Data shown >>
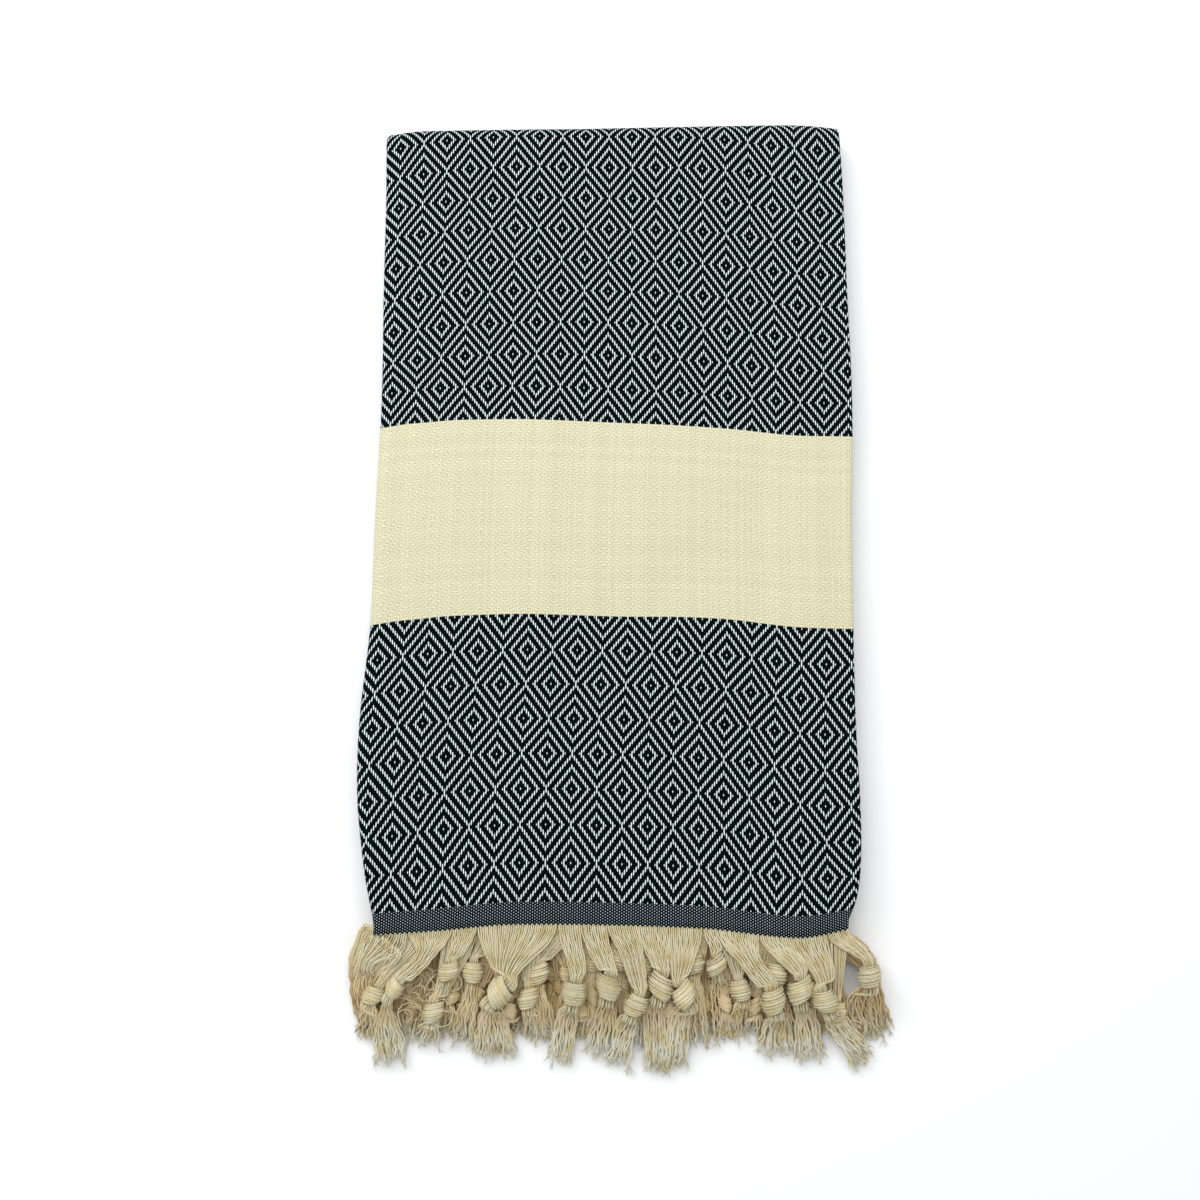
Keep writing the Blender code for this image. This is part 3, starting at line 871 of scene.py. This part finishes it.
def finish_tassel(tassel, chance):
    """A tassel's ways in and out, and how its knot lies and is wound."""
    knot, size, level = tassel["knot"], tassel["size"], tassel["level"]
    count = len(tassel["roots"])
    middle = sum(tassel["roots"], Vector()) / count
    loose = sqrt(count) * MM  # the half width of a loose bundle of so many yarns
    if not tassel["way_in"]:
        towards = (middle.x - knot.x) * 0.3
        tip_x = held(knot.x * SPREAD + chance.uniform(-5, 5) * MM, *TIPS_X)
        tip = Vector((tip_x, HEM_Y - chance.uniform(47, 57) * MM, (1 + 0.6 * level) * MM))
        tassel["way_in"] = [(knot + Vector((towards, size + 3 * MM, 0.35 * size)), 0.8 * loose)]
        fall = (knot + tip) / 2 + Vector((0, -0.002, 0.001))
        tassel["way_out"] = [(fall, 1.1 * loose), (tip, 1.5 * loose)]
    neck, fall = tassel["way_in"][-1][0], tassel["way_out"][0][0]
    if knot:
        axis = (fall - knot).normalized() + (knot - neck).normalized()
        axis = Vector((axis.x + chance.gauss(0, 0.35), axis.y, axis.z * 0.3))
        tassel["axis"] = axis.normalized()
        tassel["side"] = sideways(axis)
        tassel["up"] = tassel["axis"].cross(tassel["side"])
        tassel["start"] = -pi / 2 + chance.uniform(-0.5, 0.5)
        tassel["turn"] = chance.choice((-TURNS, TURNS)) * tau
        tassel["band_thick"] = min(0.16 * size, 0.06 * count * MM)
    tassel["thick"] = 0.28 * loose
    tassel["phase"] = chance.uniform(0, tau)
    tassel["slant"] = chance.choice((-1, 1)) * chance.uniform(0.08, 0.26)
    tassel["way_in"] = with_sides(middle, tassel["way_in"], knot or fall)
    tassel["way_out"] = with_sides(knot or neck, tassel["way_out"], tassel["way_out"][-1][0] + FROM_HEM * MM)


for tassel in tassels:
    finish_tassel(tassel, chance)
furthest = max(HEM_Y - tassel["way_out"][-1][0].y for tassel in tassels)
print("tips end", round(furthest / MM, 1), "mm from the straight hem")

# %% Lead one yarn from its root to its tip
RIDGE = 0.32 * MM  # half the height of the ridges along the band
ENTRY = 0.11  # the share of the knot in which a yarn passes into the band


def ease(t):
    """A smooth rise from 0 to 1."""
    t = held(t)
    return t * t * (3 - 2 * t)


def through(points, first_way, last_way, steps):
    """Points on a smooth line through these, without the last."""
    ways = [first_way] + [(c - a).normalized() for a, c in zip(points, points[2:])] + [last_way]
    line = []
    for a, b, way_a, way_b in zip(points, points[1:], ways, ways[1:]):
        reach = (b - a).length
        for from_a, from_way_a, from_b, from_way_b in (weights(k / steps) for k in range(steps)):
            line.append(from_a * a + from_way_a * reach * way_a + from_b * b + from_way_b * reach * way_b)
    return line


def waved(line, side, size, length, phase):
    """The line with soft waves, alike for neighbours with nearly the same phase."""
    gone, before = 0, line[0]
    made = []
    for point in line:
        gone += (point - before).length
        before = point
        turn = gone / length * tau + phase
        made.append(point + (side * sin(turn) + UP * cos(1.3 * turn) * 0.5) * size * ease(gone / (6 * MM)))
    return made


def wound_in_knot(tassel, p, q, steps):
    """One yarn in the knot: in the bundle at both ends, and wound in the band between."""
    knot, size, axis, side, up = (tassel[key] for key in ("knot", "size", "axis", "side", "up"))
    thick, long = tassel["band_thick"], 1.15 * size
    neck_half = tassel["way_in"][-1][1]
    line = []
    for t in (k / steps for k in range(steps + 1)):
        turn = tassel["start"] + tassel["turn"] * t
        out = side * cos(turn) + up * sin(turn)
        along = (2 * t - 1) * 0.5 + p * 0.42
        radius = (size - thick - YARN) * sqrt(1 - 0.92 * along**2) + (0.25 * q - 0.6 * p) * thick
        radius += RIDGE * cos(4 * pi * p + tassel["phase"])
        along += tassel["slant"] * cos(turn)
        in_band = axis * along * long + out * radius
        inward = min(t, 1 - t) / ENTRY
        if t < 0.5:
            in_bundle = axis * (0.8 * inward - 0.92) * long + side * p * neck_half * 0.7
            in_bundle += up * (q * tassel["thick"] + 0.28 * size)
        else:
            in_bundle = axis * (1.05 - 0.9 * inward) * long + side * p * size * 0.5
            in_bundle += up * (0.4 * q - 0.12) * size
        share = ease((inward - 0.4) / 0.6)
        line.append(knot + in_bundle * (1 - share) + in_band * share)
    return line


def places_for(tassel, way, p, q):
    """One yarn's own places on the bundle's way."""
    return [centre + side * p * half + UP * q * tassel["thick"] for centre, half, side in tassel[way]]


def tail_line(tassel, start, start_way, p, q, steps, chance):
    """From the knot to the tip."""
    after = places_for(tassel, "way_out", p, q)
    astray = Vector((chance.gauss(0, 1.0), chance.gauss(0, 2.4), abs(chance.gauss(0, 0.8)))) * MM
    after[-1] += astray
    line = through([start] + after, start_way, (after[-1] - start).normalized(), steps) + [after[-1]]
    line = waved(line, tassel["way_out"][-1][2], chance.uniform(0.35, 0.7) * MM, chance.uniform(8, 12) * MM,
                 tassel["phase"] + p + chance.gauss(0, 0.5))
    for point in line:
        point.z = max(point.z, YARN * 1.1)
    return line


def yarn_line(tassel, root, p, q, steps, chance):
    """All the points of one yarn; p and q are its place across and through the bundle."""
    fan_steps, knot_steps, tail_steps = steps
    before = places_for(tassel, "way_in", p, q)
    crimp = chance.uniform(0, tau)
    if tassel["knot"]:
        in_knot = wound_in_knot(tassel, p, q, knot_steps)
        fan = through([root] + before + [in_knot[0]], FROM_HEM, tassel["axis"], fan_steps)
        fan = waved(fan, tassel["side"], 0.22 * MM, 6 * MM, crimp)
        return fan + in_knot[:-1] + tail_line(tassel, in_knot[-1], tassel["axis"], p, q, tail_steps, chance)
    heading = (before[-1] - before[0]).normalized()
    fan = through([root] + before, FROM_HEM, heading, fan_steps)
    fan = waved(fan, tassel["way_out"][-1][2], 0.3 * MM, 7 * MM, crimp)
    return fan + tail_line(tassel, before[-1], heading, p, q, tail_steps, chance)


# Points to a stretch of the fan, in the knot, and to a stretch of the tail
TOP_STEPS, SECOND_STEPS, COVERED_STEPS = (6, 30, 7), (5, 26, 6), (3, 14, 4)
first_yarn = yarn_line(tassels[1], tassels[1]["roots"][0], -1, 0, TOP_STEPS, chance)
print("a yarn of the first knot has", len(first_yarn), "points")

# %% Draw the yarns of a layer as curves
YARN_SLOT, FRAY_SLOT = 0, 1  # the two materials of a mesh
FRAY_RADII = (0.26 * MM, 0.22 * MM, 0.17 * MM, 0.09 * MM)
STRAY_LOOPS, STRAY_RADIUS = 40, 0.24 * MM


def add_line(curves, points, radii, material):
    """A row of straight stretches, with half a thickness at each point."""
    line = curves.splines.new("POLY")
    line.points.add(len(points) - 1)
    line.material_index = material
    for place, point, radius in zip(line.points, points, radii):
        place.co = (*point, 1)
        place.radius = radius


def radii_along(tassel, count, steps, chance):
    """Half a yarn's thickness at each point: tight in the knot, full in the tail."""
    half = YARN * chance.uniform(0.9, 1.12)
    tail = len(tassel["way_out"]) * steps[2]
    radii = [half] * (count - tail - 1) + [half * 1.28] * (tail - 1) + [half, half * 0.5]
    if tassel["knot"]:
        first = steps[0] * (len(tassel["way_in"]) + 1)
        radii[first + 2:first + steps[1] - 2] = [half * 0.72] * (steps[1] - 4)
    return radii


def add_frayed_end(curves, points, count, chance):
    """The yarn's tip comes apart into a few fine strands."""
    tip, heading = points[-1], (points[-1] - points[-3]).normalized()
    for _ in range(count):
        lean = Vector((chance.gauss(0, 0.3), chance.gauss(0, 0.15), chance.gauss(0.03, 0.12)))
        length, way = chance.uniform(2.5, 5.5) * MM, heading.copy()
        beside = Vector((chance.uniform(-0.3, 0.3), 0, chance.uniform(-0.3, 0.3))) * MM
        strand = [tip - heading * 2.5 * MM + beside]
        for _ in range(3):
            way = (way + lean * 0.6).normalized()
            step = strand[-1] + way * length / 3
            step.z = max(step.z, 0.25 * MM)
            strand.append(step)
        add_line(curves, strand, FRAY_RADII, FRAY_SLOT)


def add_stray_loops(curves, chance):
    """Loose yarn in the hollow at the left end."""
    for _ in range(STRAY_LOOPS):
        centre = beyond_hem(chance.uniform(-106, -84), chance.uniform(26, 47), chance.uniform(13, 16))
        around, wide = chance.uniform(0, tau), chance.uniform(3, 8) * MM
        sweep, wobble = chance.uniform(1.2, 3.0), chance.uniform(0, tau)
        arc = []
        for turn in (around + sweep * t / 9 for t in range(10)):
            reach = wide * (1 + 0.25 * sin(2 * turn + wobble))
            lifted = 1.5 * MM * sin(turn + wobble)
            arc.append(centre + Vector((cos(turn) * reach, sin(turn) * reach * 0.8, lifted)))
        add_line(curves, arc, [STRAY_RADIUS] * len(arc), YARN_SLOT)


def curves_to_mesh(curves):
    """Every curve as a closed tube, all in one mesh."""
    source = new_object(curves.name, curves)
    graph = bpy.context.evaluated_depsgraph_get()
    mesh = bpy.data.meshes.new_from_object(source.evaluated_get(graph))
    bpy.data.objects.remove(source)
    tubes = bmesh.new()
    tubes.from_mesh(mesh)
    bmesh.ops.remove_doubles(tubes, verts=tubes.verts[:], dist=1e-7)
    bmesh.ops.recalc_face_normals(tubes, faces=tubes.faces[:])
    tubes.to_mesh(mesh)
    tubes.free()
    mesh.shade_smooth()
    return mesh


def add_tassel(curves, tassel, steps, frays, doubled, chance):
    """All yarns of one tassel. Doubled tails stand for yarn that has come untwisted."""
    count = len(tassel["roots"])
    for k, root in enumerate(tassel["roots"]):
        p = (2 * k + 1) / count - 1
        q = (2 * (k * 0.618 % 1) - 1) * sqrt(1 - 0.8 * p * p)
        points = yarn_line(tassel, root, p, q, steps, chance)
        radii = radii_along(tassel, len(points), steps, chance)
        add_line(curves, points, radii, YARN_SLOT)
        add_frayed_end(curves, points, frays, chance)
        if doubled:
            start, way = (tassel["knot"], tassel["axis"]) if tassel["knot"] else (points[steps[0]], FROM_HEM)
            beside = p + chance.uniform(-0.1, 0.1)
            points = tail_line(tassel, start, way, beside, -q * 1.3, steps[2], chance)
            add_line(curves, points, radii[-len(points):], YARN_SLOT)
            add_frayed_end(curves, points, frays // 2, chance)


def make_tassels(name, levels, steps, frays, doubled, chance):
    """All tassels of some levels as one mesh."""
    curves = bpy.data.curves.new(name, "CURVE")
    curves.dimensions = "3D"
    curves.bevel_depth = 1
    curves.bevel_resolution = 0
    curves.use_fill_caps = True
    for tassel in tassels:
        if tassel["level"] in levels:
            add_tassel(curves, tassel, steps, frays, doubled, chance)
    if TOP_LEVEL in levels:
        add_stray_loops(curves, chance)
    mesh = curves_to_mesh(curves)
    mesh.name = name
    print(name, sum(len(polygon.vertices) - 2 for polygon in mesh.polygons), "triangles")
    return mesh


fringe_meshes = [
    make_tassels("top_tassels", (TOP_LEVEL,), TOP_STEPS, 6, True, chance),
    make_tassels("second_tassels", (SECOND_LEVEL,), SECOND_STEPS, 5, True, chance),
]

# %% Draw the covered layers
fringe_meshes += [
    make_tassels(name, levels, COVERED_STEPS, 3, False, chance)
    for name, levels in (("covered_tassels", (4, 5)), ("back_tassels_1", (2, 3)), ("back_tassels_2", (0, 1)))
]

# %% [markdown]
# The fringe is the bare warp: undyed cotton, spun soft, with its fibres showing as fine lines. Each yarn's UV
# map runs along it and round it, so the lines follow every bend. Yarn low in the pile is painted peach and
# then brown, as painted shade for light that reaches it only through the cotton above, and the thin tips are
# paler.

# %% Colour the yarn
YARN_CREAM = (0.89, 0.81, 0.56, 1)
# painted shade: the yarn turns peach and then brown the lower it lies in the pile
YARN_PAINTED_WARM_SHADE = (0.9, 0.70, 0.42, 1)
YARN_PAINTED_DEEP_SHADE = (0.40, 0.24, 0.08, 1)
YARN_DEEP = (0.76, 0.63, 0.33, 1)
YARN_PALE = (0.9, 0.88, 0.72, 1)
FRAY_PALE = (0.94, 0.95, 0.89, 1)

FIBRE_LINES = 260  # in radians round the yarn, about 41 lines

yarn, tree, shader = new_material("cotton_yarn")
along_yarn, round_yarn = uv_parts(tree, "UVMap")
fibres = maths(tree, "SINE", plus(tree, times(tree, round_yarn, FIBRE_LINES), times(tree, along_yarn, tau)))
spots = tree.nodes.new("ShaderNodeTexCoord")
link = tree.links.new
mottle = tree.nodes.new("ShaderNodeTexNoise")
mottle.inputs["Scale"].default_value = 140
mottle.inputs["Detail"].default_value = 3
link(spots.outputs["Object"], mottle.inputs["Vector"])
depth = plus(tree, times(tree, fibres, 0.09), smooth_step(tree, mottle.outputs["Fac"], 0.62, 0.25))
spot = tree.nodes.new("ShaderNodeSeparateXYZ")
link(spots.outputs["Object"], spot.inputs["Vector"])
bared = YARN_CREAM
# painted shade by height in the pile, then paler tips far from the hem
in_pile = (
    ("Z", 18 * MM, 9 * MM, YARN_PAINTED_WARM_SHADE), ("Z", 12 * MM, 3 * MM, YARN_PAINTED_DEEP_SHADE),
    ("Y", HEM_Y - 40 * MM, HEM_Y - 62 * MM, YARN_PALE),
)
for axis, low, high, shade in in_pile:
    bared = blend_colours(tree, smooth_step(tree, spot.outputs[axis], low, high), bared, shade)
link(blend_colours(tree, depth, bared, YARN_DEEP), shader.inputs["Base Color"])
finish_cotton(tree, shader, fibres, 0.5, 0.0002, 0.15)
fray = plain_material("frayed_cotton", FRAY_PALE, 0.9)
print("cotton yarn:", len(tree.nodes), "nodes")

# %% Put the tassels in place of their solids
for mesh in fringe_meshes:
    mesh.materials.clear()
    piece = new_object(mesh.name, mesh, yarn, fray)
    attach(piece, "root")
    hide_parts("fringe_back" if mesh.name.startswith("back") else "fringe_front")

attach(folded_cloth, "root")
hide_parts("cloth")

Exercise aim >> Output exactly the leading lines of the data, up to and including the line marked by "FROM_HEM * MM)".

Exercise solution >>
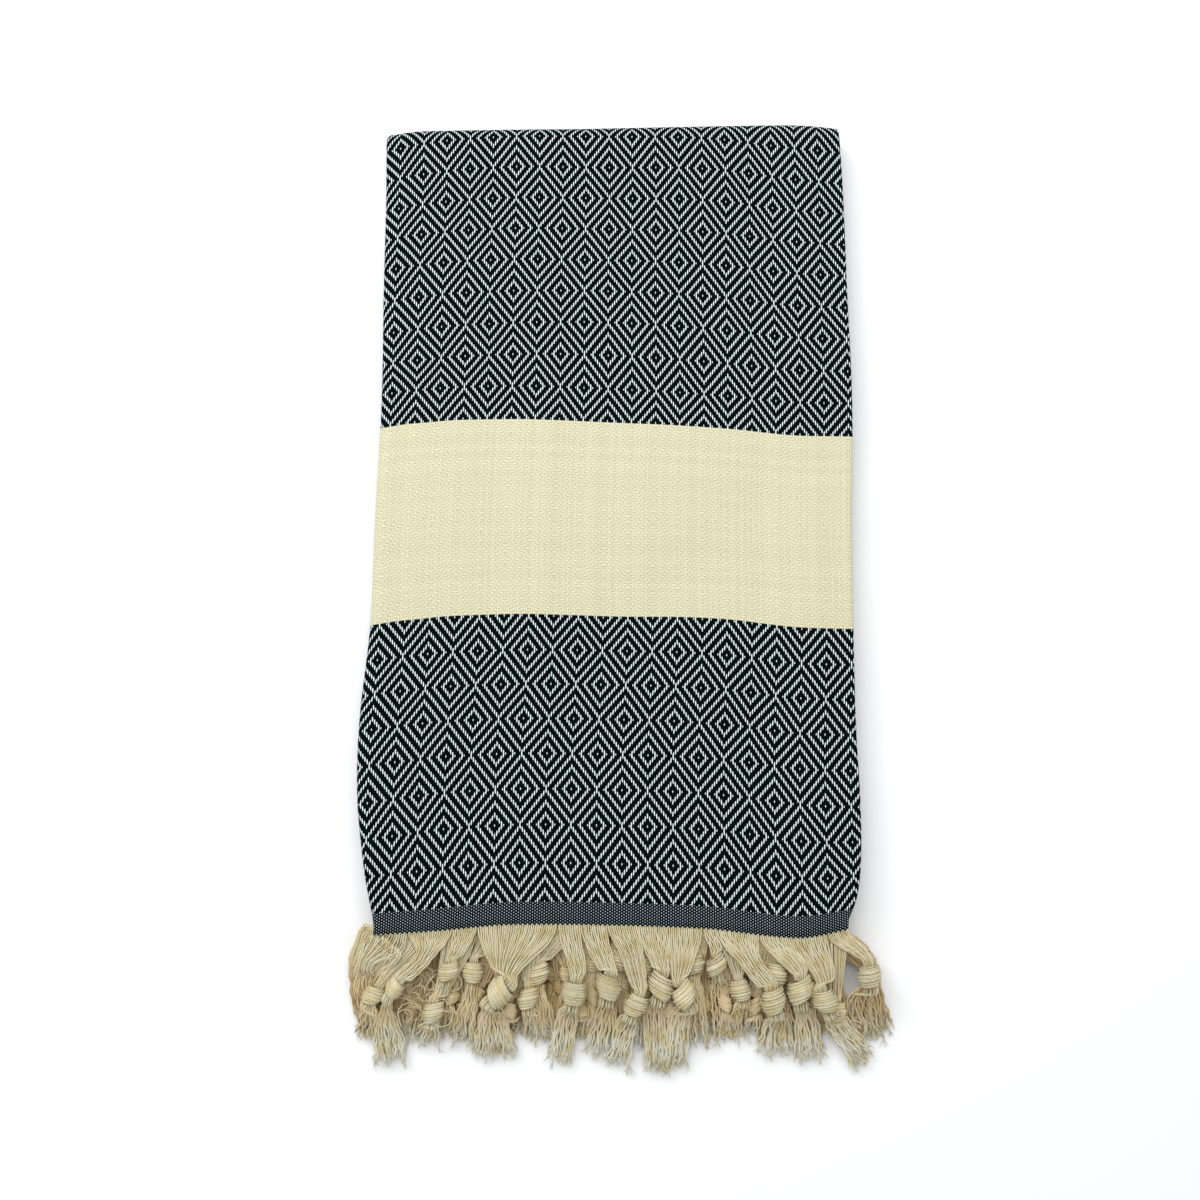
Keep writing the Blender code for this image. This is part 3, starting at line 871 of scene.py. This part finishes it.
def finish_tassel(tassel, chance):
    """A tassel's ways in and out, and how its knot lies and is wound."""
    knot, size, level = tassel["knot"], tassel["size"], tassel["level"]
    count = len(tassel["roots"])
    middle = sum(tassel["roots"], Vector()) / count
    loose = sqrt(count) * MM  # the half width of a loose bundle of so many yarns
    if not tassel["way_in"]:
        towards = (middle.x - knot.x) * 0.3
        tip_x = held(knot.x * SPREAD + chance.uniform(-5, 5) * MM, *TIPS_X)
        tip = Vector((tip_x, HEM_Y - chance.uniform(47, 57) * MM, (1 + 0.6 * level) * MM))
        tassel["way_in"] = [(knot + Vector((towards, size + 3 * MM, 0.35 * size)), 0.8 * loose)]
        fall = (knot + tip) / 2 + Vector((0, -0.002, 0.001))
        tassel["way_out"] = [(fall, 1.1 * loose), (tip, 1.5 * loose)]
    neck, fall = tassel["way_in"][-1][0], tassel["way_out"][0][0]
    if knot:
        axis = (fall - knot).normalized() + (knot - neck).normalized()
        axis = Vector((axis.x + chance.gauss(0, 0.35), axis.y, axis.z * 0.3))
        tassel["axis"] = axis.normalized()
        tassel["side"] = sideways(axis)
        tassel["up"] = tassel["axis"].cross(tassel["side"])
        tassel["start"] = -pi / 2 + chance.uniform(-0.5, 0.5)
        tassel["turn"] = chance.choice((-TURNS, TURNS)) * tau
        tassel["band_thick"] = min(0.16 * size, 0.06 * count * MM)
    tassel["thick"] = 0.28 * loose
    tassel["phase"] = chance.uniform(0, tau)
    tassel["slant"] = chance.choice((-1, 1)) * chance.uniform(0.08, 0.26)
    tassel["way_in"] = with_sides(middle, tassel["way_in"], knot or fall)
    tassel["way_out"] = with_sides(knot or neck, tassel["way_out"], tassel["way_out"][-1][0] + FROM_HEM * MM)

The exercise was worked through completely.